Vladimir Putin with Donald Trump (AFP/Getty)

“President Biden’s offer signals a welcome return to serious diplomacy that provides a path to a safer and more secure future for all,” said Derek Johnson, CEO of disarmament group Global Zero, in a statement. “Unless you’re a defence contractor, this is good news for everyone.”

Less optimistic was Bradley Bowman, senior director of the Center on Military and Political Power at the Foundation for Defense of Democracies, who warned Politico the extension could prove short-sighted.

“A copy and paste manoeuvre by the Biden administration that extends the treaty for five years risks undercutting America’s leverage with both Moscow and Beijing.
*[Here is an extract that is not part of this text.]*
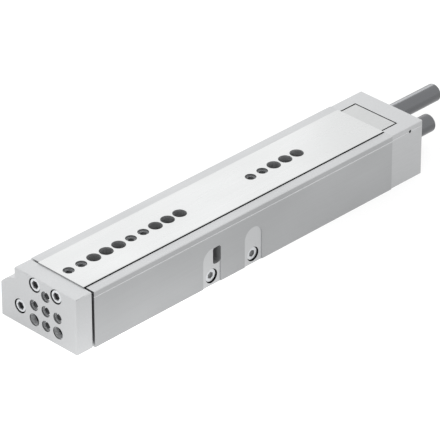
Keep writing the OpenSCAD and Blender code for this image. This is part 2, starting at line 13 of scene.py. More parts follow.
import bmesh
import bpy
from mathutils import Euler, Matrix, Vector


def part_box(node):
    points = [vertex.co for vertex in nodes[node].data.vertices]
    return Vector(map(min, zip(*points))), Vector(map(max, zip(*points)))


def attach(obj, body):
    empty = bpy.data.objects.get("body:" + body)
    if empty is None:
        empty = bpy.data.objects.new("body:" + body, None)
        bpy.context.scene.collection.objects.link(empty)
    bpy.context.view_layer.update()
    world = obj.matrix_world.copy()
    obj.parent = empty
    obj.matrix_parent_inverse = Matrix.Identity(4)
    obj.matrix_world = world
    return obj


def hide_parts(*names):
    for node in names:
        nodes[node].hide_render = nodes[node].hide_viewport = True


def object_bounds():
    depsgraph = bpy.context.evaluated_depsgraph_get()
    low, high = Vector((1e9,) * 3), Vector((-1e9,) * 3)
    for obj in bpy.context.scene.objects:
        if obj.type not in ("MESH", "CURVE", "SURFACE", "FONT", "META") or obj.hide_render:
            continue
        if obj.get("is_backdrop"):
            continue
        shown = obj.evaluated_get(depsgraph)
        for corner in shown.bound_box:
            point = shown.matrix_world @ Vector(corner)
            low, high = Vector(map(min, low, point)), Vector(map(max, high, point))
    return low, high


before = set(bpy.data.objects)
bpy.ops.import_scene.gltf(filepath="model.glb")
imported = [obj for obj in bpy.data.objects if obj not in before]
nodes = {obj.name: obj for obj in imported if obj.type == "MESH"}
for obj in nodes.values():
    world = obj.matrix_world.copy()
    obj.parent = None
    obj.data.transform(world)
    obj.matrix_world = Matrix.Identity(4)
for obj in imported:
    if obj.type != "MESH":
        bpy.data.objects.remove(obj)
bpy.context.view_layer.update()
MM = 0.001

# %% [markdown]
# ## Colours and shader nodes
#
# A swatch or a paint card gives colours as sRGB hex codes, but a shader adds and multiplies light,
# which only works on linear numbers. One function turns the first into the second. A second
# function adds a shader node: its properties first, then what goes into its sockets, which may be
# plain values or the output of another node. Everything below is written with these two.

# %% Two helpers
def linear(code):
    """An sRGB hex colour as linear red, green, blue and alpha."""
    channels = [int(code[i:i + 2], 16) / 255 for i in (1, 3, 5)]
    light = [c / 12.92 if c <= 0.04045 else ((c + 0.055) / 1.055) ** 2.4 for c in channels]
    return (*light, 1.0)


def add(tree, kind, settings, sockets):
    """Adds a node of that kind. A socket is given a value, or the output that it is linked to."""
    node = tree.nodes.new(kind)
    for name, value in settings.items():
        setattr(node, name, value)
    for name, value in sockets.items():
        if isinstance(value, bpy.types.NodeSocket):
            tree.links.new(value, node.inputs[name])
        else:
            node.inputs[name].default_value = value
    return node


print("anodised grey", [round(c, 3) for c in linear("#BFC0C1")])

# %% [markdown]
# ## How a machined surface catches light
#
# No machined surface is an even mirror. The tool leaves a grain: long lines from an extrusion die
# or a grinding wheel, rings from a lathe, fine pits from glass beads. A painted picture of the
# grain would blur in close views, so it is worked out in space: a noise field whose cells are as
# long, wide and high as the real marks, measured in millimetres. The same field drives a very
# shallow bump and a small change in roughness. A second, much larger field makes the tone drift a
# little from place to place, as it does on every real part.

# %% Grain and tone
def grain(tree, size_mm, detail=2.0):
    """A noise field with cells of that size along X, Y and Z, fixed to the piece."""
    place = add(tree, "ShaderNodeTexCoord", {}, {})
    cells = add(tree, "ShaderNodeMapping", {"vector_type": "POINT"},
                {"Vector": place.outputs["Object"], "Scale": [1 / (s * MM) for s in size_mm]})
    return add(tree, "ShaderNodeTexNoise", {},
               {"Vector": cells.outputs["Vector"], "Scale": 1.0, "Detail": detail}).outputs["Fac"]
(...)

Such a move would also make Americans less safe,” he said. “The treaty’s current formulation gives Putin a dangerous free pass to continue to develop and field a Strangelovian array of nuclear weapons not covered by the treaty.”

On the broader question of US-Russian relations post-Trump, Dr Steven Hurst, reader in politics at Manchester Metropolitan University, told The Independent: “Biden needs to establish a coherent policy toward Russia after Trump's erratic approach, which combined a personal love-in with Putin with sanctions and other confrontational measures in Ukraine and elsewhere. Unlike with China, however, Biden can look to return to the Obama second-term approach, which essentially treated Russia as a hostile power to be contained.”